Stop us if you've heard this one before: Another B-D that sold Provident private placements has ceased operations.
Milkie/Ferguson Investments Inc., a small broker-dealer that was a big seller of fraudulent Provident Royalties LLC private placements, has shut down. But unlike reps at many other broker-dealers that have closed since the Securities and Exchange Commission charged Provident with running a Ponzi scheme in 2009, Milkie's adviser force has been able to make an orderly transition to another broker-dealer.
Berthel Fisher & Co. Financial Services Inc. this summer has picked up 26 of the 40 reps formerly with Milkie/Ferguson, said Tom Berthel, chief executive of Berthel Fisher. Milke had been looking for an exit for at least two years, Mr. Berthel said.
“We did not acquire the assets or liabilities of the firm, and this is primarily a recruiting deal,” he said, declining to disclose the terms of the recruiting offer. “We hope they came for our culture, product mix and service,” he said, adding that the reps are based primarily in Dallas and control about $400 million in assets.
“We worked with the regulators to do this,” he said. “We're pretty pleased they chose us, obviously.” Both Milkie/Ferguson and Berthel Fisher use National Financial Services as a clearing firm.
Milkie/Ferguson filed its broker-dealer withdrawal request with the Financial Industry Regulatory Authority Inc. on July 26. The firm last week lost a $25,000 Finra arbitration claim, which was not related to Provident, according to the arbitration award.
According to U.S. Bankruptcy Court filings, Milkie/Ferguson reps sold at least $4.1 million of Provident Royalties preferred shares. That made it the eleventh largest firm that sold those shares.
The figure may be incomplete, however, as the bankruptcy filing counted only about half of the $485 million in Provident Royalties shares sold by independent broker-dealers to investors.

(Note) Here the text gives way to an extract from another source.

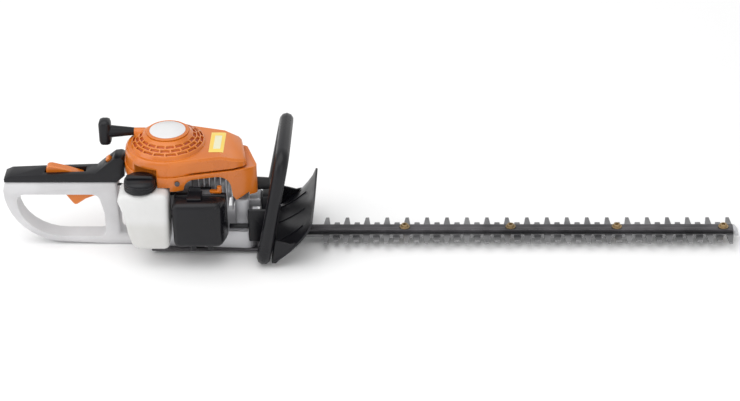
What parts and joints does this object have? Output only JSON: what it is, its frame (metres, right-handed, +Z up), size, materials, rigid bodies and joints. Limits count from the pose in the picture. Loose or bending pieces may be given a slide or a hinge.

Selling Provident Royalties preferred shares from 2006 to 2009 turned into a death warrant for dozens of independent broker-dealers. At least 23 of the 60 broker-dealers that sold Provident Royalties shares are out of business, many of them swamped by the cost of fighting clients' lawsuits related to the fraud.
With about 40 brokers and $6.6 million in revenue last year, Milkie/Ferguson was a small firm. Such firms are continuing to struggle due to several factors: equity markets that scare retail investors, rising costs of technology, increased fees from regulators such as Finra and the fallout from failed investments such as Provident Royalties.
The firm's CEO and owner, Edward M. Milkie, has been registered with Berthel Fisher since June. He started Milkie/Ferguson in 1986. Mr. Fisher said Mr. Milkie was not working as a manager at Berthel Fisher but was a producing registered rep.
Two co-founders of Provident Royalties LLC were indicted by the Justice Department on Wednesday in connection with the $485 million investment fraud that involved 7,700 investors.
The two former Provident executives, Brendan W. Coughlin, 46, and Henry D. Harrison, 47, were charged by the U.S. Attorney's Office for the Eastern District of Texas in Plano with one count of conspiracy to commit mail fraud and 10 counts of mail fraud, according to a statement by the Justice Department. If convicted, each faces up to 20 years in prison.
An attorney for Mr. Coughlin, David Finn, was not available at 3:30 on Monday to comment.
The Securities and Exchange Commission earlier this year settled a civil suit filed against the two in July 2009 when the Ponzi scheme collapsed, leaving investors and broker-dealers that sold the Provident private placements reeling. Details of the settlement were not released. But in an interview last month, the attorney for Mr. Harrison, William Ravkind, questioned the DOJ indictment's merits, particularly as it came after the conclusion of the SEC's three-year investigation and settlement. "I think the conduct by the Department of Justice is totally improper," he said.
From 2006 to 2009, about 60 broker-dealers and investment advisory firms sold the Provident deals, which promised annual returns up to 18%.
Another Provident executive, Joseph Blimline, pleaded guilty in 2010 in U.S. District Court for the Eastern District of Texas to conspiring to defraud investors who invested in Provident. He also pleaded guilty to a second charge of defrauding Michigan investors in a separate $50 million oil-and-gas scheme. He was sentenced in May to 20 years in federal prison for the Provident scheme, according to a statement from the office of U.S. Attorney John Bales.